Provided data:
** start **

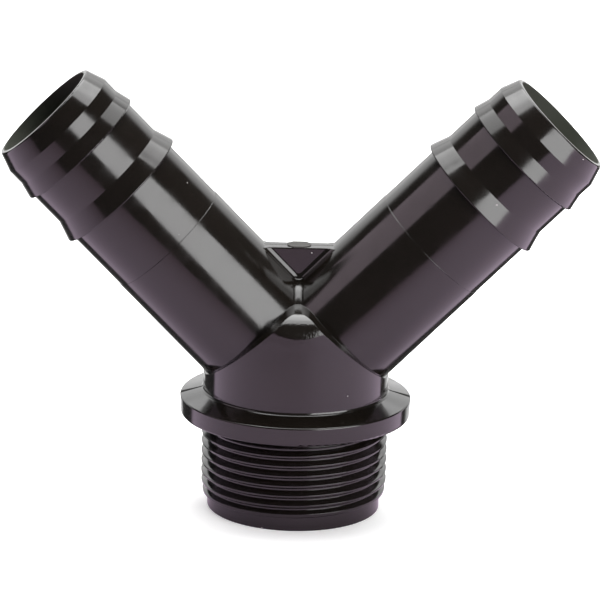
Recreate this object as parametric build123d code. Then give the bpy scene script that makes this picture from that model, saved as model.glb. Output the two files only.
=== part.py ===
"""A moulded tubing Y connector: a threaded stub, a collar and two barbed hose tails.

Millimetres, +Z up. The origin is the centre of the stub's bottom face, on the thread's axis.
The tails lean towards -X and +X. But for its thread, the part is the same on both sides.
"""

import os
from math import cos, radians, sin, tan

from build123d import *

os.makedirs("parts", exist_ok=True)

# Pipe thread, G 1 1/4, right-hand
thread_major_radius = 20.955
thread_pitch = 2.309
thread_depth = 1.479
thread_half_angle = 27.5
thread_crest_width = 0.36
# How far the ridge reaches into the stub that carries it
thread_sink = 0.1
thread_bottom_z = 3.3
thread_top_z = 19.6
# Height of one crest on the +X side, which sets where the thread starts round the stub
thread_crest_z = 6.9
# The crests are lower at the free end, so that a nut finds the thread
thread_taper_top_z = 6.6
thread_taper_angle = 8.0

# Stub below the collar
stub_radius = thread_major_radius - thread_depth
stub_edge = 0.3
stub_wall = 2.976
stub_bore_radius = stub_radius - stub_wall

# Collar
collar_radius = 26.0
collar_bottom_z = 21.8
collar_rim_z = 26.0
collar_top_z = 27.5
collar_top_edge = 0.4
collar_bottom_edge = 0.6

# Neck: an upright cylinder whose top is a roof, one side square to each tail
neck_radius = 20.8
neck_foot_fillet = 0.7
roof_distance = 14.0
roof_ridge_radius = 5.0
roof_end_radius = 5.6
neck_wall = 3.5
# The rounded ends cross the wall at a small angle, this far outside it, and the crossing is rounded
brow_overlap = 0.12
brow_fillet = 3.0
# How much narrower the chamber inside gets from the collar's top to the height of the neck's peak
chamber_draft = 0.3

# Tails
tail_angle = 44.5
crossing_z = 32.0
tail_length = 81.6
tail_bore_radius = 12.1
tail_root_radius = 14.87
tail_root_length = 41.8
tail_radius = 14.77
barb_gap_radius = 14.7
mouth_radius = 13.2
mouth_edge = 0.5
lead_in_length = 4.3
barb_edge = 0.25
# Each barb: distances from the mouth to its ramp's start and to its step, and its crest's radius
front_barb = (7.9, 11.7, 15.65)
rear_barb = (20.0, 24.7, 16.2)

# Web between the tails, with the mark of the mould's gate on it
web_thickness = 4.7
web_top_z = 60.9
web_edge = 0.35
gate_radius = 2.65
gate_height = 0.2

# Small fillets between the two tails, and between the tails and the web's faces
crease_fillet = 2.0
web_fillet = 1.5

lean = radians(tail_angle)


def turned(points, edges):
    """Turn a closed (radius, height) outline round Z, with its corners at some radii rounded."""
    with BuildPart() as solid:
        with BuildSketch(Plane.XZ) as profile:
            with BuildLine():
                Polyline(*points, close=True)
            make_face()
            for corner, edge in edges:
                near = profile.vertices().sort_by_distance((*corner, 0))[0]
                fillet(near, edge)
        revolve(axis=Axis.Z)
    return solid.part


def on_tail(solid, side):
    """Move a solid built along +Z from the origin onto the tail at that side, -1 or +1."""
    return Location((0, 0, crossing_z), (0, side * tail_angle, 0)) * solid


def tail_outside():
    """One tail's outer form, along +Z from the crossing of the axes."""
    front_start, front_step, front_radius = front_barb
    rear_start, rear_step, rear_radius = rear_barb
    front_crest = (front_radius, tail_length - front_step)
    rear_crest = (rear_radius, tail_length - rear_step)
    rim = (mouth_radius, tail_length)
    outline = [
        (0, 0),
        (tail_root_radius, 0),
        (tail_root_radius, tail_root_length),
        (tail_radius, tail_root_length),
        (tail_radius, tail_length - rear_step),
        rear_crest,
        (barb_gap_radius, tail_length - rear_start),
        (barb_gap_radius, tail_length - front_step),
        front_crest,
        (barb_gap_radius, tail_length - front_start),
        (barb_gap_radius, tail_length - lead_in_length),
        rim,
        (0, tail_length),
    ]
    return turned(outline, [(front_crest, barb_edge), (rear_crest, barb_edge), (rim, mouth_edge)])


def roof_prism(distance, ridge_radius, bottom_z):
    """The space under two planes, each square to a tail at that distance from the crossing."""
    peak_z = crossing_z + distance / cos(lean)
    eaves_x = neck_radius + 2
    eaves_z = peak_z - eaves_x * tan(lean)
    with BuildPart() as prism:
        with BuildSketch(Plane.XZ) as gable:
            with BuildLine():
                Polyline(
                    (-eaves_x, bottom_z),
                    (eaves_x, bottom_z),
                    (eaves_x, eaves_z),
                    (0, peak_z),
                    (-eaves_x, eaves_z),
                    close=True,
                )
            make_face()
            fillet(gable.vertices().sort_by(Axis.Y)[-1], ridge_radius)
        extrude(amount=neck_radius + 2, both=True)
    return prism.part


def ridge_top_z(distance, ridge_radius):
    """The height of the rounded ridge of such a roof."""
    return crossing_z + (distance - ridge_radius) / cos(lean) + ridge_radius


def blunt_cylinder(radius, overlap, end_radius, bottom_z, top_z):
    """An upright cylinder whose top is rounded off in front and behind, from that far outside its wall."""
    with BuildPart() as body:
        with BuildSketch(Plane.XY.offset(bottom_z)):
            Circle(radius)
        extrude(amount=top_z - bottom_z)
        with BuildSketch(Plane.YZ) as end:
            with Locations((0, (bottom_z + top_z) / 2)):
                Rectangle(2 * (radius + overlap), top_z - bottom_z)
            fillet(end.vertices().group_by(Axis.Y)[-1], end_radius)
        extrude(amount=radius + 1, both=True, mode=Mode.INTERSECT)
    return body.part


def neck():
    """The upright neck: a roof over a cylinder whose brow is rounded."""
    top_z = ridge_top_z(roof_distance, roof_ridge_radius)
    body = blunt_cylinder(neck_radius, brow_overlap, roof_end_radius, collar_bottom_z, top_z)
    brow = []
    for edge in body.edges():
        middle = edge.position_at(0.5)
        on_wall = abs(middle.X ** 2 + middle.Y ** 2 - neck_radius ** 2) < 0.01
        if on_wall and middle.Z > collar_top_z and edge.geom_type != GeomType.LINE:
            brow.append(edge)
    body = body.fillet(brow_fillet, brow)
    return body & roof_prism(roof_distance, roof_ridge_radius, collar_bottom_z)


def web():
    """The triangular web between the tails, reaching into both of them."""
    foot_z = crossing_z + roof_distance
    half_width = (web_top_z - foot_z) * tan(lean) * 0.8
    with BuildPart() as plate:
        with BuildSketch(Plane.XZ):
            with BuildLine():
                Polyline((-half_width, web_top_z), (half_width, web_top_z), (0, foot_z), close=True)
            make_face()
        extrude(amount=web_thickness / 2, both=True)
    return plate.part


def crease_edges(body):
    """The edges between the two tails, in front of the web and behind it."""
    found = []
    for edge in body.edges():
        middle = edge.position_at(0.5)
        beside_web = web_thickness / 2 < abs(middle.Y) < roof_distance
        if abs(middle.X) < 0.01 and beside_web and crossing_z + roof_distance < middle.Z < web_top_z:
            found.append(edge)
    return found


def web_edges(body):
    """The edges between the tails and the web's two faces."""
    found = []
    for edge in body.edges():
        middle = edge.position_at(0.5)
        on_face = abs(abs(middle.Y) - web_thickness / 2) < 0.01
        if on_face and abs(middle.X) > 1 and middle.Z < web_top_z - 0.1:
            found.append(edge)
    return found


def upper_body():
    """Neck, tails and web, with the fillets between them."""
    tail = tail_outside()
    body = neck() + on_tail(tail, -1) + on_tail(tail, 1) + web()
    body = body.fillet(crease_fillet, crease_edges(body))
    body = body.fillet(web_fillet, web_edges(body))
    long_edges = [
        e for e in body.edges()
        if abs(e.position_at(0.5).Z - web_top_z) < 0.01 and abs(e.tangent_at(0.5).X) > 0.9
    ]
    body = body.fillet(web_edge, long_edges)
    mark = Pos(0, 0, web_top_z) * Cylinder(gate_radius, 2 * gate_height)
    return body + (mark & Box(3 * gate_radius, web_thickness, 2 * web_top_z + 1))


def collar():
    """The collar, whose top slopes up to the foot of the neck, and the fillet between them."""
    top_rim = (collar_radius, collar_rim_z)
    bottom_rim = (collar_radius - 0.2, collar_bottom_z)
    neck_foot = (neck_radius, collar_top_z)
    inside_z = collar_top_z + 2 * neck_foot_fillet
    outline = [
        (0, collar_bottom_z),
        bottom_rim,
        top_rim,
        neck_foot,
        (neck_radius, inside_z),
        (0, inside_z),
    ]
    body = turned(outline, [(top_rim, collar_top_edge), (bottom_rim, collar_bottom_edge)])
    foot = body.edges().filter_by(GeomType.CIRCLE).sort_by_distance((neck_radius, 0, collar_top_z))[0]
    return body.fillet(neck_foot_fillet, [foot])


def thread_ridge():
    """The helical ridge of the thread, cut to its length and tapered at the free end."""
    sunk_radius = stub_radius - thread_sink
    crest_half = thread_crest_width / 2
    foot_half = crest_half + (thread_depth + thread_sink) * tan(radians(thread_half_angle))
    turns_below = 3
    start_z = thread_crest_z - turns_below * thread_pitch
    with BuildPart() as ridge:
        with BuildLine() as path:
            Helix(thread_pitch, thread_top_z - start_z + thread_pitch, stub_radius, (0, 0, start_z))
        with BuildSketch(Plane.XZ):
            with BuildLine():
                Polyline(
                    (sunk_radius, start_z - foot_half),
                    (thread_major_radius, start_z - crest_half),
                    (thread_major_radius, start_z + crest_half),
                    (sunk_radius, start_z + foot_half),
                    close=True,
                )
            make_face()
        sweep(path=path.wires()[0], is_frenet=True)
    slope = tan(radians(thread_taper_angle))
    low_radius = thread_major_radius - (thread_taper_top_z - thread_bottom_z) * slope
    clear_radius = thread_major_radius + 0.5
    envelope = turned(
        [
            (0, thread_bottom_z),
            (low_radius, thread_bottom_z),
            (clear_radius, thread_bottom_z + (clear_radius - low_radius) / slope),
            (clear_radius, thread_top_z),
            (0, thread_top_z),
        ],
        [],
    )
    return ridge.part & envelope


def stub():
    """The threaded stub below the collar."""
    bottom_rim = (stub_radius, 0)
    core = turned(
        [(0, 0), bottom_rim, (stub_radius, collar_rim_z), (0, collar_rim_z)],
        [(bottom_rim, stub_edge)],
    )
    return core + thread_ridge()


def chamber():
    """The stub's bore and, with a draft above the collar, the chamber that ends in a roof like the neck's."""
    below_z = -1
    peak_z = crossing_z + roof_distance / cos(lean)
    core = turned(
        [
            (0, below_z),
            (stub_bore_radius, below_z),
            (stub_bore_radius, collar_top_z),
            (stub_bore_radius - chamber_draft, peak_z),
            (0, peak_z),
        ],
        [],
    )
    ridge_radius = roof_ridge_radius - neck_wall
    top_z = ridge_top_z(roof_distance - neck_wall, ridge_radius)
    roof = roof_prism(roof_distance - neck_wall, ridge_radius, below_z)
    roofed = roof & blunt_cylinder(stub_bore_radius + 1, 0, roof_end_radius - neck_wall, below_z, top_z)
    return core & roofed


def passages():
    """The chamber and the bores of the two tails."""
    bore = Pos(0, 0, tail_length / 2) * Cylinder(tail_bore_radius, tail_length + 2)
    return chamber() + on_tail(bore, -1) + on_tail(bore, 1)


def y_connector():
    """The whole moulding."""
    return upper_body() + collar() + stub() - passages()


connector = y_connector()
export_step(connector, "parts/y_connector.step")
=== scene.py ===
"""A studio view of the tubing y connector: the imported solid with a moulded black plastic's finish."""

import math

import bpy
from mathutils import Matrix, Vector

# Camera, found by fitting the part's edges to the photo. Lengths in metres, angles in degrees
IMAGE_SIZE = 600
FOCAL_PIXELS = 4316.0
SENSOR_MM = 36.0
CAMERA_AT = (-0.01168, -0.92888, 0.31537)
CAMERA_AZIMUTH = 0.751
CAMERA_ELEVATION = 16.052
CAMERA_ROLL = 1.434
CLIP_START = 0.05
CLIP_END = 20.0

# The part's own dimensions that the finish follows
CROSSING_Z = 0.0320
TAIL_ANGLE = math.radians(44.5)
BORE_RADIUS = 0.0121
BORE_START = 0.015
THREAD_TOP_Z = 0.0200
WEB_TOP_Z = 0.0609
GATE_RADIUS = 0.00265

# Lamps. A strength is the brightness that a mirror would show, where 1 is white paper
SUBJECT = Vector((0, 0, 0.055))
KEY_STRENGTH = 5.8
KEY_SIDE = 0.62
KEY_AT = (42, 12, 0.75)
TOP_STRENGTH = 5.2
TOP_WIDTH = 1.10
TOP_DEPTH = 0.79
TOP_OFFSET = Vector((0, 0.24, 0.75))
CENTRE_WIDTH = 0.60
CENTRE_DROP = Vector((0, 0, 0.02))
CENTRE_SHARE = 0.44
PANEL_STRENGTH = 1.5
PANEL_WIDTH = 2.67
PANEL_HEIGHT = 0.75
PANEL_AT = (-82, 34, 3.0)
PANEL_COLOUR = (1.0, 0.82, 0.93)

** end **

Job: Quote the lines that begin at the line containing "return chamber() +" and end at the line containing "import math", keeping both of those lines.

Answer to the problem:
    return chamber() + on_tail(bore, -1) + on_tail(bore, 1)


def y_connector():
    """The whole moulding."""
    return upper_body() + collar() + stub() - passages()


connector = y_connector()
export_step(connector, "parts/y_connector.step")
=== scene.py ===
"""A studio view of the tubing y connector: the imported solid with a moulded black plastic's finish."""

import math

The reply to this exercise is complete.